I would suggest that the constitutional legality of this proposed tribunal be submitted to the judges for their opinion.

It is not for the Government, in matters of this kind, to initiate extra-constitutional proceedings and methods. One can imagine an excited Parliament or inflamed public opinion forcing such proceedings on a Government. In this case there is no such pressure. The first duty of a Government would be to resist being driven outside the lines of the Constitution. In no case, except when public safety is involved, can they be justified in taking the lead. They are the chief guardians of the Constitution. The Constitution is violated or strained in this country when action is taken for which there is no reasonably analogous precedent. Considerations of this kind ought to influence powerfully the present Government.

It is said that the honour of the House of Commons is concerned. This is an empty phrase. The tribunal, whatever its decision, will not prevent the Irish constituencies from returning as representatives the parties implicated. In such an event the honour of the House of Commons could only be vindicated by repeated expulsion, followed by disfranchisement. Does any reasonable person contemplate such a course?

The proceedings of the tribunal cannot be final. In the event of a decision to the effect that the charges are not established, proceedings for libel against the newspaper might be resorted to, the newspaper being placed under a most grossly unjust disadvantage. In the event of a decision to the contrary effect, a criminal prosecution would seem to be imperative. Regarded from the high ground of State policy in Ireland such a prosecution would probably be replete with danger and disaster.

These reflections have been sketched out concisely. If submitted to a statesman, or to anyone of great legal learning and attainments, many more and much graver reflections would probably be suggested.

I do not examine the party aspects of the matter; I only remark that the fate of the Union may be determined by the abnormal proceedings of an abnormal tribunal. Prudent politicians would hesitate to go out of their way to play such high stakes as these.—R. H. S. C.

July 17, 1888.

1890
Æt. 41

Nearly two years had passed since these words were written. During all that time Lord Randolph Churchill kept silence. The Government persevered in their courses. The Bill for the Special Commission was driven swiftly through the House of Commons by guillotine closure. The Judges slowly unravelled the vast tangle of evidence and ethics which had been thrust upon them. Not until the fiftieth sitting of the court was the letter reached which was the reason for the whole proceeding. Then there was an acceleration. In two days a wretched man was proved a forger. In five days he was dead. The only charge that gave birth to the Commission perished by the pistol-shot that destroyed Pigott. The other allegations, melancholy and voluminous as they were, useful as they may have been for political controversy, revealed only the bitterness of the national and racial struggle; and expressed in the language of the victorious party a condemnation of methods of political warfare, more or less lawless, certainly deplorable, but essentially characteristic of revolutionary movements, open or veiled.

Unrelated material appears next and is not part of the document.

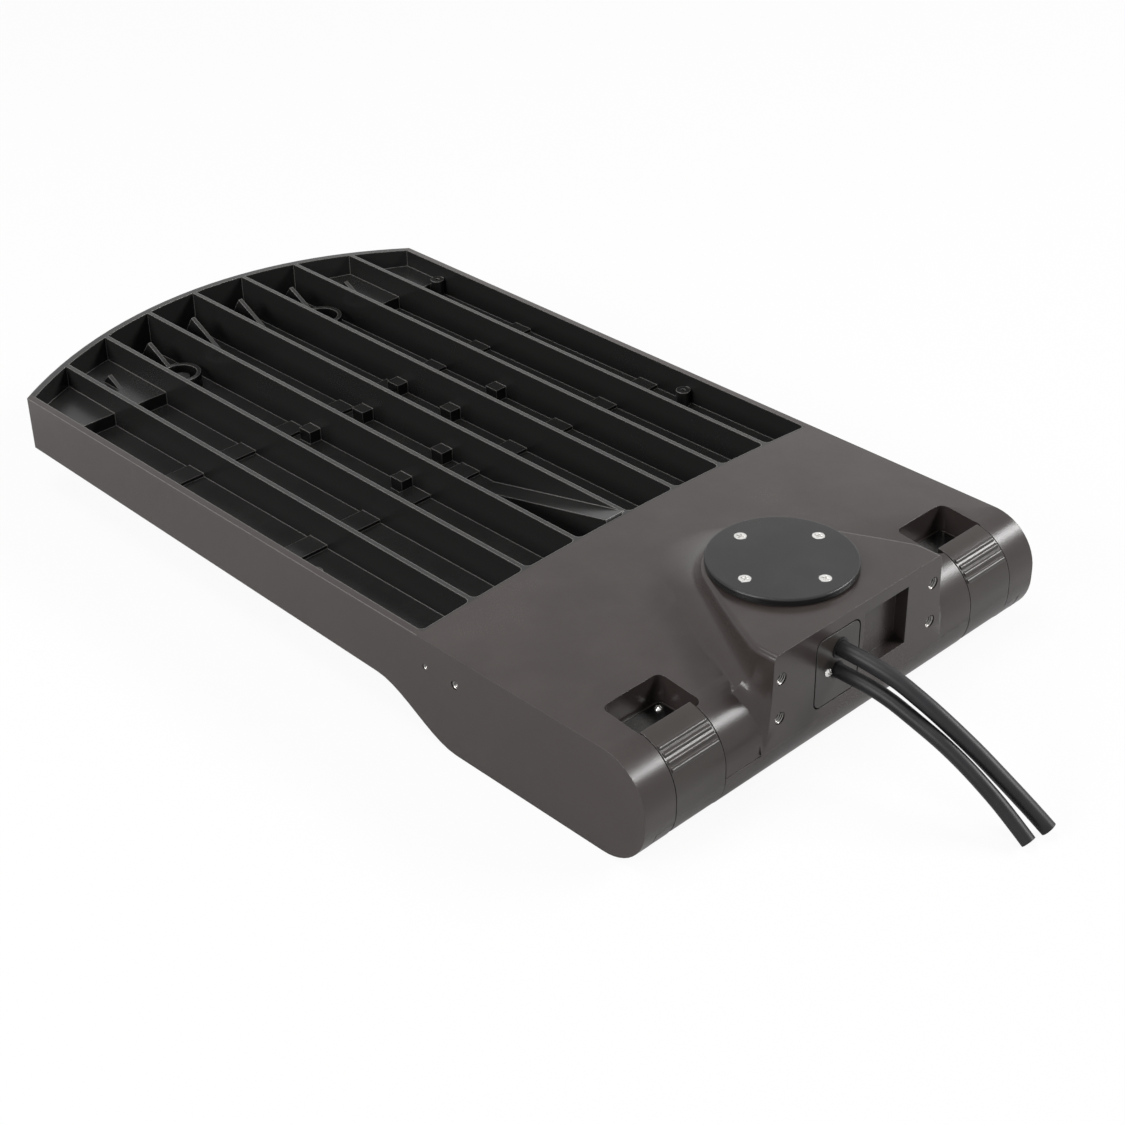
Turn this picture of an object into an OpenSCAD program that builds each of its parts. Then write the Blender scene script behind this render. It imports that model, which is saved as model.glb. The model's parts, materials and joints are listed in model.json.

The report of the Commission came before the House of Commons on March 3, 1890. In spite of every effort to broaden the issue and to escape from narrow and definite charges of murder, which had been disproved, to general charges of lawlessness and disloyalty which required no proof, the impression produced in the country was adverse to the Government. The party orator dilated on the heinous conduct of the Irish members. The plain man stopped short at Pigott. Ministers had stained the cause of the Union by unconstitutional action and had allowed others to stain it by felony. Lord Randolph’s private letters reveal from time to time the abhorrence with which he regarded the whole transaction. The by-elections attested the opinion of the public. There was too much truth in Parnell’s savage accusation:[69] ‘You wanted to use this question of the forged letters as a political engine. You did not care whether they were forged or not. You saw that it was impossible for us under the circumstances, or for anybody under the circumstances, to prove that they were forgeries. It was a very good question for you to win elections with.... It was also a suitable engine to enable you to obtain an inquiry into a much wider field and very different matters, an inquiry which you never would have got apart from these infamous productions.’